▶ [What you will do]:
Locate the string "More" in the records below. Copy every line where it occurs.

▶ [Dataset excerpts]:
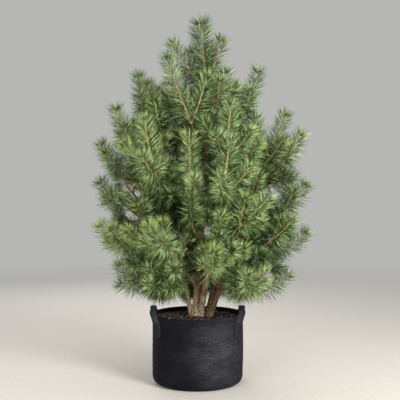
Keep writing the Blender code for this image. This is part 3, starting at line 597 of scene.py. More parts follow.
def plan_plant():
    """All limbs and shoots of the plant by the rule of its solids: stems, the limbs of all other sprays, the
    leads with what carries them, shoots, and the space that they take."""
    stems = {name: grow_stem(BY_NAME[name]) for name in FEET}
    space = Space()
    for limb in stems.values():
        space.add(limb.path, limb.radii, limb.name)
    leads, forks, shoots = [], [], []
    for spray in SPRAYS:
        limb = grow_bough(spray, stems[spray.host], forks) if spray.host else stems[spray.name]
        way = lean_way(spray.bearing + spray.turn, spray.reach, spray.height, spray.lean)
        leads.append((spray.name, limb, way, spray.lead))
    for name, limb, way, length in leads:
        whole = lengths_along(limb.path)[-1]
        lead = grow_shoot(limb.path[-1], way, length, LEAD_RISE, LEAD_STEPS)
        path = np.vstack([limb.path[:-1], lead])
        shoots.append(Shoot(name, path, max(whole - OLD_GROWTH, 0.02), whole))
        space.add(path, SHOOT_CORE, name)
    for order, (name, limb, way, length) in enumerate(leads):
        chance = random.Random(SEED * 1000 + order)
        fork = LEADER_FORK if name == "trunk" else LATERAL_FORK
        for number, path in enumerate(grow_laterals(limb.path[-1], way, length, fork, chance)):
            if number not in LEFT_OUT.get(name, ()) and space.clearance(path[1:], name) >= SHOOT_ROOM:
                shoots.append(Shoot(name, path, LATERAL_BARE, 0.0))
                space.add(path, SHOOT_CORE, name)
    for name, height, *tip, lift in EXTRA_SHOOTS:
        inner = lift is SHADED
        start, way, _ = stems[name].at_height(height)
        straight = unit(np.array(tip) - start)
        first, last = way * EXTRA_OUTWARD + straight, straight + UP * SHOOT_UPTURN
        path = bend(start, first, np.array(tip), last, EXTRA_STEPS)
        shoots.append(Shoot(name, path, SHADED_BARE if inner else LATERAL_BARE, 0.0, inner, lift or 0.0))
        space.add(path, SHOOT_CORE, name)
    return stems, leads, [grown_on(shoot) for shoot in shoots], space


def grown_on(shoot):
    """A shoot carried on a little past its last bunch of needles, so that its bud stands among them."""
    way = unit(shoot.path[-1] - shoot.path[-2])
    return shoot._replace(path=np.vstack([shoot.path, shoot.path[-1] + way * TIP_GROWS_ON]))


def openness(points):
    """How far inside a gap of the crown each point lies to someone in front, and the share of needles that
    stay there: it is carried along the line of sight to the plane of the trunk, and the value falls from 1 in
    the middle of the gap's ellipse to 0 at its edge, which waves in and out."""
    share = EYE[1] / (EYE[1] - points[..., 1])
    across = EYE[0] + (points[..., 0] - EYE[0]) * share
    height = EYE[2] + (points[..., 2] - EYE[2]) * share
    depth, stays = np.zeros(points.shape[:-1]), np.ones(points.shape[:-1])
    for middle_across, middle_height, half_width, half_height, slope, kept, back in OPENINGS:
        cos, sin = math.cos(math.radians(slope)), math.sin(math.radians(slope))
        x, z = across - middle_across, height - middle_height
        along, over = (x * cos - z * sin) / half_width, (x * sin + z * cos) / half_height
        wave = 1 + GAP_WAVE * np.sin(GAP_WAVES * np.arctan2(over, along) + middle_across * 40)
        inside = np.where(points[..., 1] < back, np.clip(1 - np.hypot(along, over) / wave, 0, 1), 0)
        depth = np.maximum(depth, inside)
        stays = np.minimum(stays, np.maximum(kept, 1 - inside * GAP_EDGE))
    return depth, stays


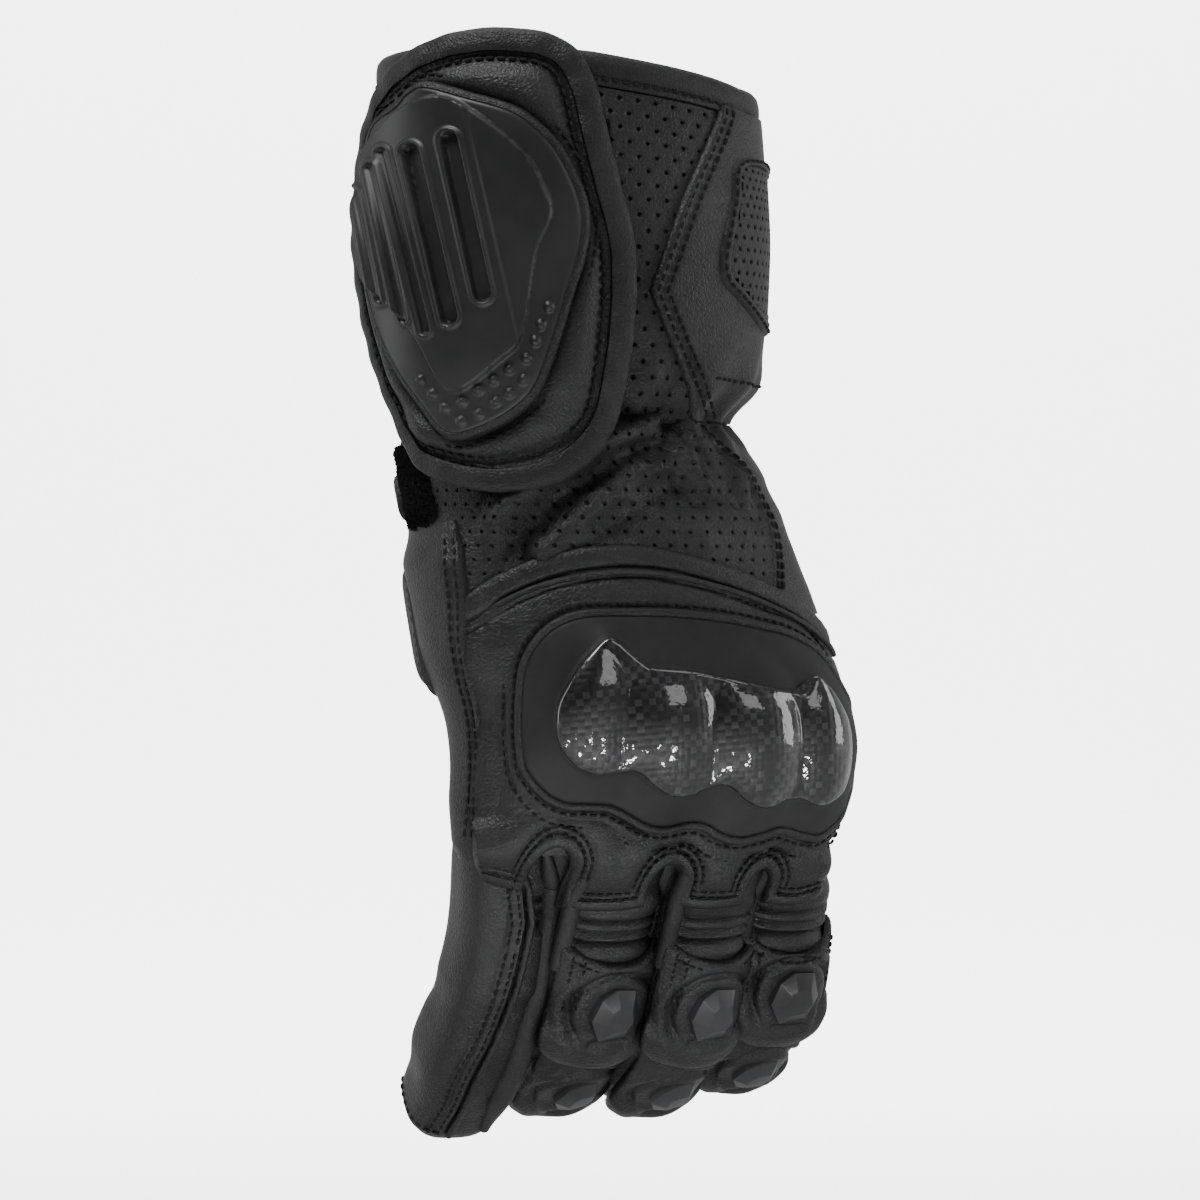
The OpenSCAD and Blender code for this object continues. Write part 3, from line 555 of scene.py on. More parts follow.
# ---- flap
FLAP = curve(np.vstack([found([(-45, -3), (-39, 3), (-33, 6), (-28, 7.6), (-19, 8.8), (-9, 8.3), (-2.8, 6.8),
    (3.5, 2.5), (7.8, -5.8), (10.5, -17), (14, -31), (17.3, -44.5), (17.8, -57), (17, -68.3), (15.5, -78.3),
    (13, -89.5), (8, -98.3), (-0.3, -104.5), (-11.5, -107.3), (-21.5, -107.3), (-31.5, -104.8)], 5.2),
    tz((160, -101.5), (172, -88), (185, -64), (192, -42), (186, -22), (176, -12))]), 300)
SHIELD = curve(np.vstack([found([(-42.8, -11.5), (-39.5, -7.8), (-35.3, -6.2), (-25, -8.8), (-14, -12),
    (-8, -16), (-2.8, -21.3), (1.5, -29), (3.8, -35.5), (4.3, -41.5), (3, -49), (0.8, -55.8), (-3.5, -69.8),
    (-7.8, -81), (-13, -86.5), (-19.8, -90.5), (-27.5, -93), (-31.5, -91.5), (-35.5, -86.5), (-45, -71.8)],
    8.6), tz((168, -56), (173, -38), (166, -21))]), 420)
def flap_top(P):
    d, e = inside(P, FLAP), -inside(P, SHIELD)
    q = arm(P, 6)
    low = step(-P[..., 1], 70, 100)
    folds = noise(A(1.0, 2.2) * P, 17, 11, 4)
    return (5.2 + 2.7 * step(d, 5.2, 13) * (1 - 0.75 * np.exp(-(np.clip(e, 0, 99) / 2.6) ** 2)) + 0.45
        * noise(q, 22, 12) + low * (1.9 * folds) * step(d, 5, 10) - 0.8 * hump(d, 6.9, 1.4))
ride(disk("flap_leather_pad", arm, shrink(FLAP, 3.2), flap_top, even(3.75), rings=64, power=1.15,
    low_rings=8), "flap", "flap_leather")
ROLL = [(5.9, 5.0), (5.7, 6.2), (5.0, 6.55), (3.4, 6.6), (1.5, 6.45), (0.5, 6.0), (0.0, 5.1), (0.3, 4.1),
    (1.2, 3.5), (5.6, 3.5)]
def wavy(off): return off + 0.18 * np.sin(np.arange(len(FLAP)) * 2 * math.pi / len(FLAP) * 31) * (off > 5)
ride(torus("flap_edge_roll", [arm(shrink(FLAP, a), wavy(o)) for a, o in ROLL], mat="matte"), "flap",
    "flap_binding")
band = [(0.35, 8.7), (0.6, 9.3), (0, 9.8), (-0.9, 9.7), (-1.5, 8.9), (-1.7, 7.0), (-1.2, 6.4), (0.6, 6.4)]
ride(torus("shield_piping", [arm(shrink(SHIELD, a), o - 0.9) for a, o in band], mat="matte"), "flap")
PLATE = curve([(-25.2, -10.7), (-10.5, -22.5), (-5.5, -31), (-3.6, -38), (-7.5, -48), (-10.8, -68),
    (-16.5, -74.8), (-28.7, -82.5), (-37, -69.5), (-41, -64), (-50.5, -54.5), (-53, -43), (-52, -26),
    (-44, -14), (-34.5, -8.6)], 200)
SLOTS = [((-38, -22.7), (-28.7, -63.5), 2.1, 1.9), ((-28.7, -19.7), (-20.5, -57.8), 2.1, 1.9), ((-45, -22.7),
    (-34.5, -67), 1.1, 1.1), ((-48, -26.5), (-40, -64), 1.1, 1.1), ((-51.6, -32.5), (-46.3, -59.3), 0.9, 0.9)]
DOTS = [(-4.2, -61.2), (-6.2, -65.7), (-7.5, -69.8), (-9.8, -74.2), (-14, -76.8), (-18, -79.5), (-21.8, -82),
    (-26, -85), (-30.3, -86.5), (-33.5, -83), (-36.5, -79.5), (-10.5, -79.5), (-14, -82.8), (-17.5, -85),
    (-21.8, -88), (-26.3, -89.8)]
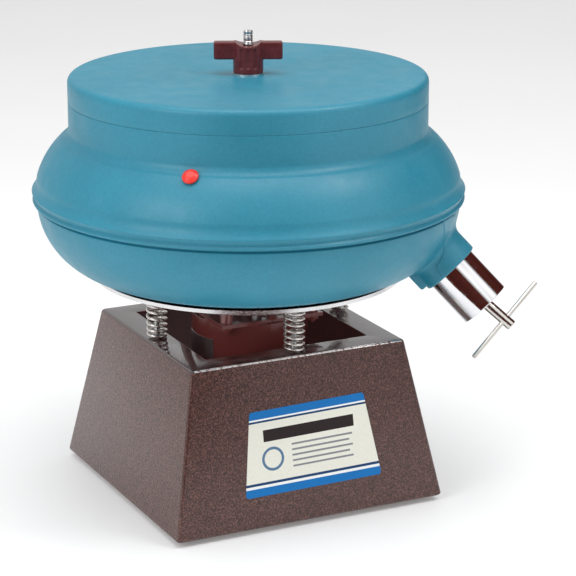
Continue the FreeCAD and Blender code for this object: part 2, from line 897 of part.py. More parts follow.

▶ [Full output]:
Keep writing the Blender code for this image. This is part 3, starting at line 597 of scene.py. More parts follow.
The OpenSCAD and Blender code for this object continues. Write part 3, from line 555 of scene.py on. More parts follow.
Continue the FreeCAD and Blender code for this object: part 2, from line 897 of part.py. More parts follow.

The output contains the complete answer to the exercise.